*** PROVIDED DATA ***

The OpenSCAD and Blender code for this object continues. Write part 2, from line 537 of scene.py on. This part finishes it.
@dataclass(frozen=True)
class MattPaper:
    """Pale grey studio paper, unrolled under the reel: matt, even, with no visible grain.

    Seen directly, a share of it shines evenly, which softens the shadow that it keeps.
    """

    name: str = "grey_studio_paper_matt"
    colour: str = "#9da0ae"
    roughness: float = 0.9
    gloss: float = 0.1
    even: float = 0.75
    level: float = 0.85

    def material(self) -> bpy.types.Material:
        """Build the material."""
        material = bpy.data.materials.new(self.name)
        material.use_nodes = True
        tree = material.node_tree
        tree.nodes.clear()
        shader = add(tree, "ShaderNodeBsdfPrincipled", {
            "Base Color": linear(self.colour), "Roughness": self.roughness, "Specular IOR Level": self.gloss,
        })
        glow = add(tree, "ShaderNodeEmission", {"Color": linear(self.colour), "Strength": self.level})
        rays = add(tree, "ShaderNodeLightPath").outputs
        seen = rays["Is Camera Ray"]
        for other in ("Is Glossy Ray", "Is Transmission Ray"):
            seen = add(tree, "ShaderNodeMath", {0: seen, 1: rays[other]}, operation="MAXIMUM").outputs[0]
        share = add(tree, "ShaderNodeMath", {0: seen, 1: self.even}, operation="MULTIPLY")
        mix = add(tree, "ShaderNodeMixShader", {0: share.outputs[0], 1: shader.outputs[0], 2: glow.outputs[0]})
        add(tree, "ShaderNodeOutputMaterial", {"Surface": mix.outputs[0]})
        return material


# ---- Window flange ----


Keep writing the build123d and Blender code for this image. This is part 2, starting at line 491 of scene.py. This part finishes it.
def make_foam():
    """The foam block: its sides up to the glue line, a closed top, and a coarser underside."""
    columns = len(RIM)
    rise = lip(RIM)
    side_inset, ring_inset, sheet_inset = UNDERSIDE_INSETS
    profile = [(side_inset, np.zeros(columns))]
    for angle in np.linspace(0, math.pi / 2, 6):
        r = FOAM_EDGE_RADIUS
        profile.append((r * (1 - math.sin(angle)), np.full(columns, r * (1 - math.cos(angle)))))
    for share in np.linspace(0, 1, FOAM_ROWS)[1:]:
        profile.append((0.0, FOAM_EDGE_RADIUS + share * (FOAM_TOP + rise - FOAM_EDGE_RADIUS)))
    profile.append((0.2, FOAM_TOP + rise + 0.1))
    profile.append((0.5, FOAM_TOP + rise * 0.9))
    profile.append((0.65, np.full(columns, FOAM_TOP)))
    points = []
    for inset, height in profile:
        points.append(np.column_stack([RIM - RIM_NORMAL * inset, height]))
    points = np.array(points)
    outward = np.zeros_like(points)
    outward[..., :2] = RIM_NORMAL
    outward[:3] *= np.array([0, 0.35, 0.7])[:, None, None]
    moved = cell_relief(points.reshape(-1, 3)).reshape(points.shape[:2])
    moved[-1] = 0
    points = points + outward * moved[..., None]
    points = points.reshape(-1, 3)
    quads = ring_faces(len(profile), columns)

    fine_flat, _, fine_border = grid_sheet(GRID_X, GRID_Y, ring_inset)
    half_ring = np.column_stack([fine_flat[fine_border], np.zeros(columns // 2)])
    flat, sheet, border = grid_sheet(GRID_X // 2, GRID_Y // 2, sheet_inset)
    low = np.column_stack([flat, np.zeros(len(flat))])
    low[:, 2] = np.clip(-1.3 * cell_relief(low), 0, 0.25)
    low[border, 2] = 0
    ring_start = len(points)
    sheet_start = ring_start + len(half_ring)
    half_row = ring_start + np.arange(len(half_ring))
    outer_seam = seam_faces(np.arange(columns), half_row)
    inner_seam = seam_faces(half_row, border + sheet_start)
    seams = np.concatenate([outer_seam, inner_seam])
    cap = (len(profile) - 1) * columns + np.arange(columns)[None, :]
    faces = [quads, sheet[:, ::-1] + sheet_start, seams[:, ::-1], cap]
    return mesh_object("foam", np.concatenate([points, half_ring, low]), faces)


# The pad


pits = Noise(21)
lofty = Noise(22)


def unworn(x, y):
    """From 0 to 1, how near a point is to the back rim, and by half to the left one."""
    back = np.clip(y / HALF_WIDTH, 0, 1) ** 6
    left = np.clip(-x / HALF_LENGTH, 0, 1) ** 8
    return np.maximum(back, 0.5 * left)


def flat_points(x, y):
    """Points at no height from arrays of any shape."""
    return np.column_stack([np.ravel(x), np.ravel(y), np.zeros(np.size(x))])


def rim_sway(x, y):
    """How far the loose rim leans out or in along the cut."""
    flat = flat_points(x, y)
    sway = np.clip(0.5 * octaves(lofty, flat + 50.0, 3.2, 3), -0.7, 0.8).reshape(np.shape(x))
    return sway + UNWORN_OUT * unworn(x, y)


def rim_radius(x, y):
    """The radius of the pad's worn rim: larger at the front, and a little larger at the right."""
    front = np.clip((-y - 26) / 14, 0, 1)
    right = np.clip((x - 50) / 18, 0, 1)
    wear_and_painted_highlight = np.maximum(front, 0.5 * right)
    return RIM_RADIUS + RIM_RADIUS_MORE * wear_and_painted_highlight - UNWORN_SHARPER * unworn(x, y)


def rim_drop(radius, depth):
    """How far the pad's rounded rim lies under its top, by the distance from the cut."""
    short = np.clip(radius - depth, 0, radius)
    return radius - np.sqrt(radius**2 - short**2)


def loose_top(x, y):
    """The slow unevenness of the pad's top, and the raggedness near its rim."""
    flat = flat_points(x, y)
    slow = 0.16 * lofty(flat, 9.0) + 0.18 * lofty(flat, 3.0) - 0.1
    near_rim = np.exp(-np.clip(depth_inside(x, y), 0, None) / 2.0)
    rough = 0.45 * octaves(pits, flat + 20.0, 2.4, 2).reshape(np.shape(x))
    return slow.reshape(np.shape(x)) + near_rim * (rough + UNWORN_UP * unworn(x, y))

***

*WORK TO DO:* Copy the lines from the start of the data verbatim, stopping after the line containing "level: float = 0.85".

*EXPECTED ANSWER:*
The OpenSCAD and Blender code for this object continues. Write part 2, from line 537 of scene.py on. This part finishes it.
@dataclass(frozen=True)
class MattPaper:
    """Pale grey studio paper, unrolled under the reel: matt, even, with no visible grain.

    Seen directly, a share of it shines evenly, which softens the shadow that it keeps.
    """

    name: str = "grey_studio_paper_matt"
    colour: str = "#9da0ae"
    roughness: float = 0.9
    gloss: float = 0.1
    even: float = 0.75
    level: float = 0.85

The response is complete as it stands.